### WHAT YOU SHOULD DO
Count how many lines below include the string "this", and give that number without anything else.

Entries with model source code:
◆ ◆ ◆ ◆ ◆ ◆ ◆

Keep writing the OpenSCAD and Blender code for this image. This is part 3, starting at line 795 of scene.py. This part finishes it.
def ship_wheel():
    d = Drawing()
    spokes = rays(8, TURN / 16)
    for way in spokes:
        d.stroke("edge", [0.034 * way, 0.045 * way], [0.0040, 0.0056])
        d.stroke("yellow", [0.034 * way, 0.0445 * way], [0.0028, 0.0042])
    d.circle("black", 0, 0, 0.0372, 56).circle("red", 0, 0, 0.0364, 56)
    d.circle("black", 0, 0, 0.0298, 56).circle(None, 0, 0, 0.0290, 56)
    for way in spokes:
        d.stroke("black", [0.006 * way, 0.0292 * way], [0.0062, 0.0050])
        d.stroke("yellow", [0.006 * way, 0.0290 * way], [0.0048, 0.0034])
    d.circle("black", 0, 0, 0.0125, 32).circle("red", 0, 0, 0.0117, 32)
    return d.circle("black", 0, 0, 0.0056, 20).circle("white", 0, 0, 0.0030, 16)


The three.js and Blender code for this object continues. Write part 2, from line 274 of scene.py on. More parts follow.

◆ ◆ ◆ ◆ ◆ ◆ ◆

### CORRECT ANSWER
2